John: Maybe. Maybe make me think that you were worth loving once upon a time.

Mary: War. War against all our enemies. The very ones whose demise we dreamt of in our youth... The black-cloaked hypocrites who branded our friends, forbade our love, crushed all our hopes and dreams. I did nothing on my own behalf but everything for the world I thought we both wanted. And if it took their blood, all of their blood, to build it, then so be it.

John: Bullshit. You... You've been lying to me from the moment I first left Salem. And you've never ceased lying since.

Mary: If so, I have been repaid in lies a thousandfold, used by the other witches to do what I would never, ever do.

John: And what's that? Hmm?

Mary: Kill our son.

John: Our son?

Mary: I have no life worth saving and nothing I've planned will ever come to be. I have no lies left, John, only an awful truth.

Tituba: Wait. I know that he looks weak, but do not be deceived. He will kill us both. He's the witch killer. He's not the man you once loved.

Mary: Well, none of us are who were once were, are we?

John: [ Grunts ]

Mary: Kill me if you must, but it will not alter the facts. We do have a son. And they mean to kill him.

Cotton: I need to speak to Anne Hale. She would want to come with me.

Hathorne: Oh, isn't that just like the scoundrel? To doom an innocent with his own misery and punishment.

Cotton: She is to be my wife.

Hathorne: Perhaps. But that was before she knew just how far outside the bounds you'd step. But don't worry. I'll make sure she's informed of your situation. And when she cries over your predicament, I promise my own comforting shoulder will await her. Tell anyone who asks the coach was attacked by Pequot. Make sure he's dead by the time you reach Amherst.

Mary: This is John's room. He asked who his father was. I told him you were the very best of men, as was your father before you. He asked your name, and he claimed it for himself. When you went to war, I was a woman alone with child.

John: Why didn't you tell me? If I'd known...

Mary: You would have stayed and died at George Sibley's order. No. No, I had no escape till Tituba offered me salvation.

John: You gave him up?

Mary: Yes. I gave up our unborn child's life so that I might have a life of my own with you someday. What was I to do, John? I thought you died in the war. I had no word from you. You left me with no choice. For seven long years, I have lived with the guilt that I left our unborn child for dead in those woods, never to take his first breath, never to see his first sunrise, to hear his mother's heart beat, to look into his father's eyes.

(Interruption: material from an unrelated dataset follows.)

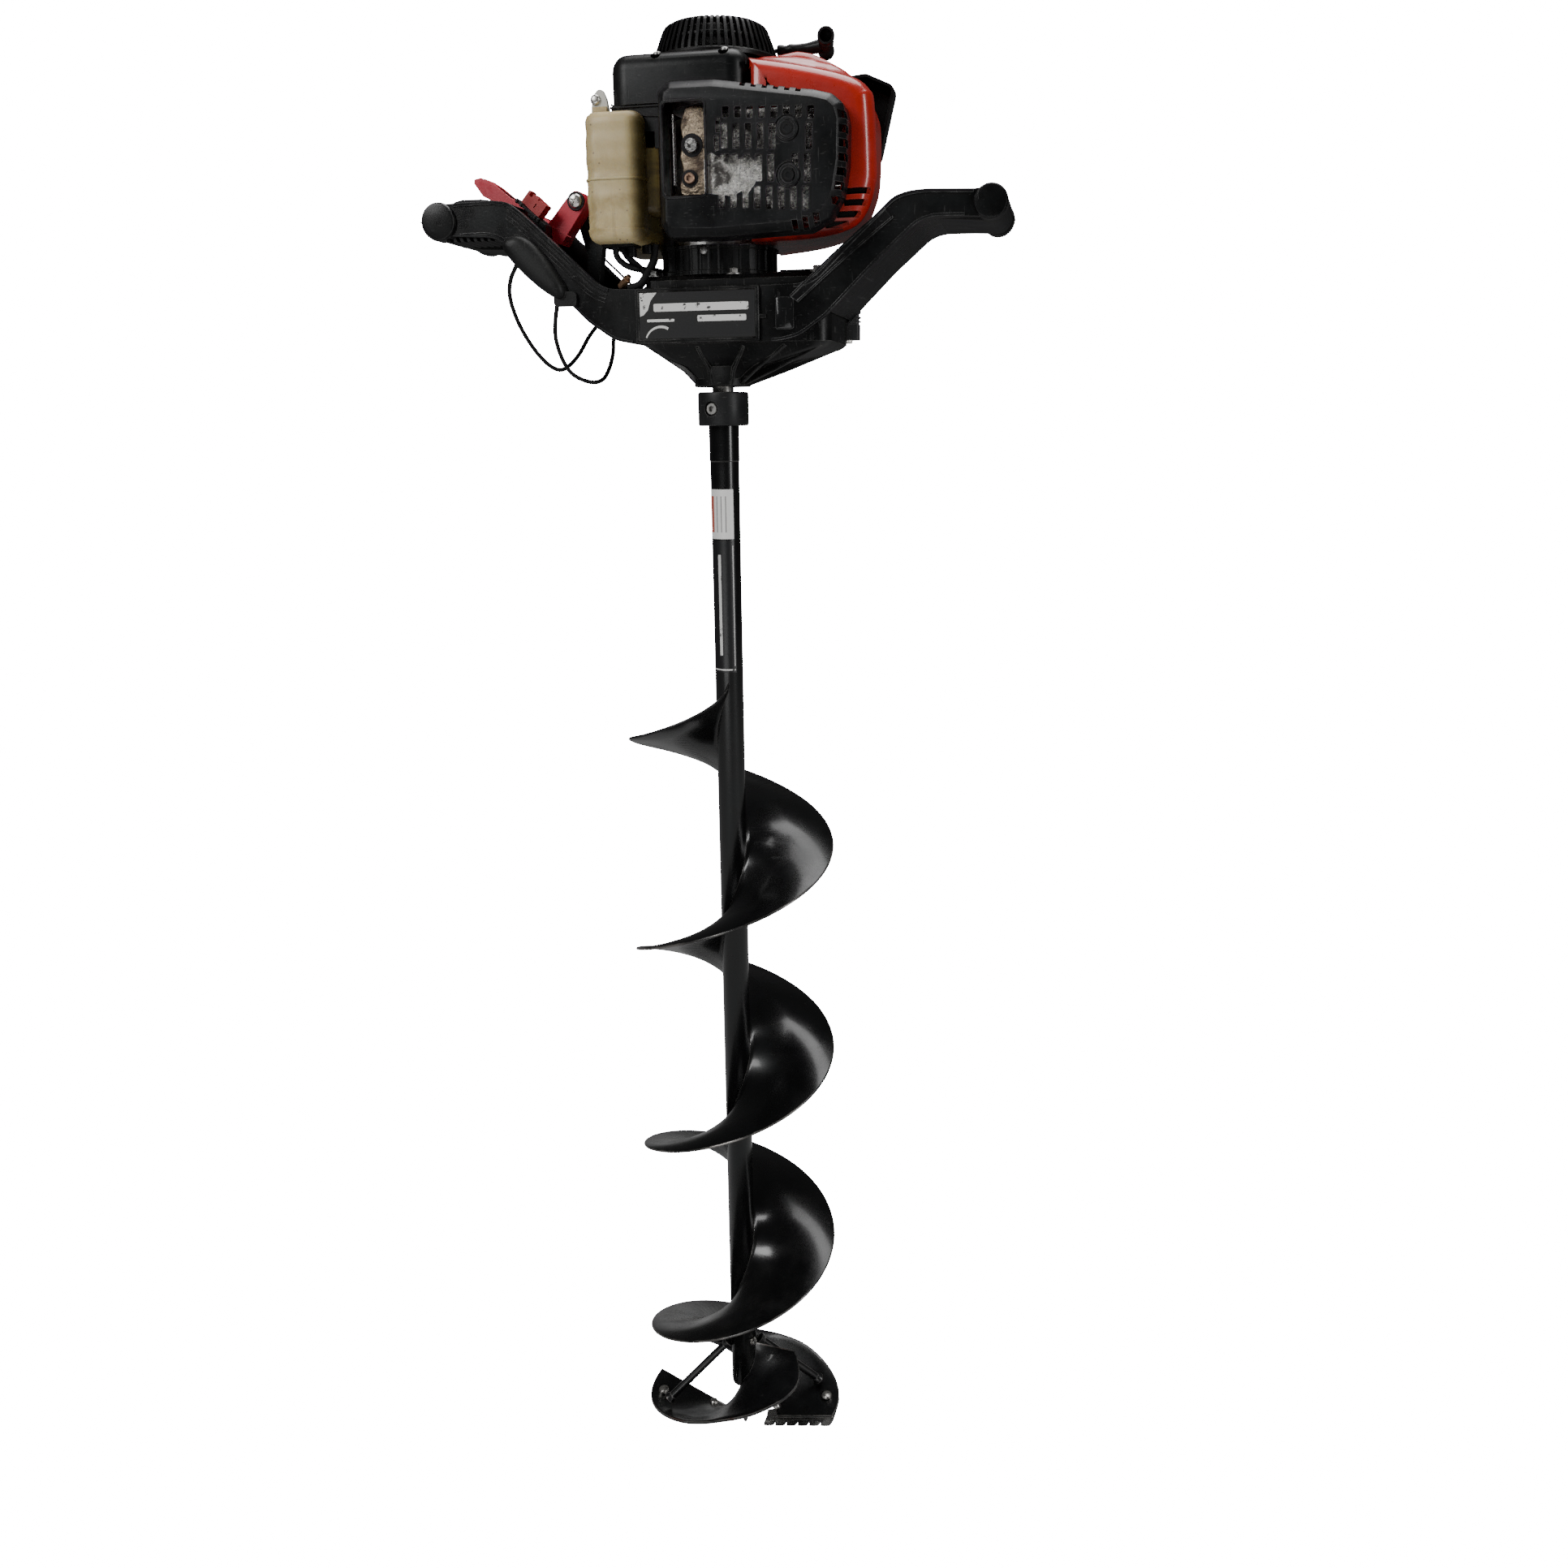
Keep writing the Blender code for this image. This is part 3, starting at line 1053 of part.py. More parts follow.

John: You told me none of it!

Mary: When you came back to Salem, it was too late for us. And they would have killed you. They nearly did. It took all my strength to shield you from them. I loved you with all my heart. Life had passed us by, and I believed the child we had created was gone forever.

John: But our son lived?

Mary: Yes. Yes, that was the real lie. They didn't want him dead, not then. I was deceived by the Essex witches, by all those around me, by the only friend I had. All those years that I believed our child was dead, Tituba knew that he was being raised in the woods by the Elders. She kept it a secret until that night we were to meet under the moon and leave Salem forever. But before I could come to you, Tituba brought our little boy to me. I couldn't abandon him yet again. I had to stay with our son.

John: I have a son. We have a son.

Mary: We do.

John: [ Chuckles ]

Mary: And if we don't stop them, he will die never knowing you. You said you came to kill witches. Was it really just to kill me? Just vengeance? Or do you want to stop them, stop what I started, what they mean to finish? John, I beg you. Forget what you think of me. Hate me. Kill me. Just walk away and never see me again. But first, help me save our son.

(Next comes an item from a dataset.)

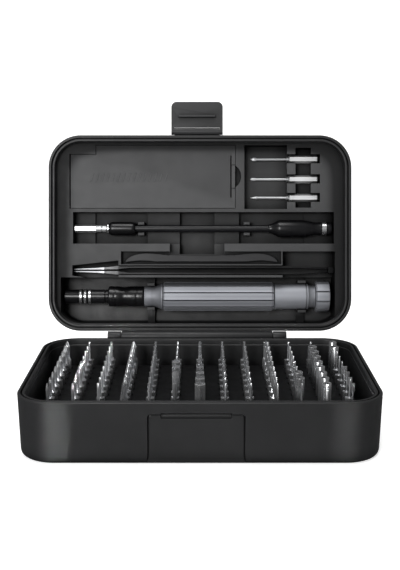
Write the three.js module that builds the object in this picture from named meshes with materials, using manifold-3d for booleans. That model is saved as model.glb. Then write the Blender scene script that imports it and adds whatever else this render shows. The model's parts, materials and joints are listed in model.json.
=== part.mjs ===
// Precision screwdriver set: a hinged plastic case with a rack of bits in its base and
// a moulded tool tray in its lid. Millimetres.
//
// Case frame: origin at the middle of the base's underside, x right, y to the rear, z up.
// Lid frame: origin on the lid's rear rim edge, x right, y away from the hinge, z out of
// the tray, so everything inside the lid lies at negative z. The lid stands open.

import * as THREE from 'three';
import { mergeVertices } from 'three/addons/utils/BufferGeometryUtils.js';
import Module from 'manifold-3d';

// ---- Driving dimensions ----

const GAP = 0.3;
const ARC_STEPS = 6;
const OVERLAP = 0.05;

const CASE = { width: 175, depth: 113.1, cornerRadius: 18.6, wall: 3.7, draft: 0.8, edge: 2.4 };
const GROOVE = { inset: 1.65, width: 0.7, depth: 0.6 };
const BASE = { height: 30.7, floor: 2.4 };
const LID = { thickness: 25, floor: 1.6, openAngle: 102.3 };

// The hinge, latch and catch share one centre line, slightly left of the case's own.
const FITTINGS_X = -1.7;
const HINGE = { setback: 3.06, length: 102.9, endKnuckle: 7.7, radius: 2.6, pin: 0.8, web: 2.2 };
const STOP_HEEL = { length: 77, front: -2.76, rear: -0.6, drop: 5 };
const LATCH = {
  width: 29.7, thickness: 2.4, length: 14.6, cornerRadius: 3, ear: 1.6,
  axisY: 115.3, axisZ: -2.0, hub: 1.9, pin: 0.7,
};
const LATCH_RIDGE = { length: 21, y: 122.9, foot: 1.9, crest: 0.9, tipZ: 1.85 };
const CATCH = { recessWidth: 45.5, recessTop: 24.8, recessFloor: 55.3 };
const CATCH_SLOT = { width: 33, bottom: 22.7, top: 25.3, floor: 54.2 };

const RACK = { width: 157, front: -41.5, rear: 43.5, bottom: 4, top: 18.3, radius: 3, skin: 1.3 };
const SLOT = { width: 5.2, overrun: 3, floor: 5.2 };
const BIT = { foot: 5.5, shoulder: 24.3, top: 33.5, hexRadius: 2.31 };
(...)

Mr. Hale: You have known for some time that you can move objects with your thought and without touch, but you must learn to do it without the heat of emotion. A lightning bolt may scorch an entire forest. Only a human hand can build a fire and tend a flame. Control is all. There is one power above all others, a divine power that comes with the greatest of responsibilities... That of life and death. The essence in all things is palpable to you. With it, you can give life or snatch it away. This is the truest malice a witch may perform... To kill at a distance with nothing but their will. You may wonder, dear daughter, with such gifts at your disposal, why I hid them from you. Because, dearest, there is no gift that is not also a curse, and I wish you save you from the price of your gifts. But having come this far, the price must be paid. I am so deeply sorry, my child, but it cannot be escaped or evaded. No gift without a curse. And he... is... the curse.

Anne: [ Breathing shakily ]

[ Creature growls in distance ]

[ Screams ]

[ Screams ] No! No! No!

[ Crying ] Cotton! Cotton, help!

[ Distantly ]: Cotton!

[ Animal howls ]

John: How can we find our son?

Mary: Countess Marburg has him, but he will be well-guarded.

John: No matter. I'll kill them all.

Mary: No. No, she is far too powerful, stronger than any witch I've seen. But I know her weakness. Tomorrow night, she will take our son to the crags. They will be expecting me to join them, but you will be waiting for them, making sure our son remains out of harm's way.

John: And where will you be?

Mary: On the bitch's ship, finding her Achilles' heel and preparing to crush her.

[ Indistinct talking ]

Countess Marburg: Isn't it beautiful? A new star shines in Heaven just for you. And by the time it passes, you'll be that star.

[ Indistinct chatter ]

Mary: Do not fear, little one. Your father and I are coming for you.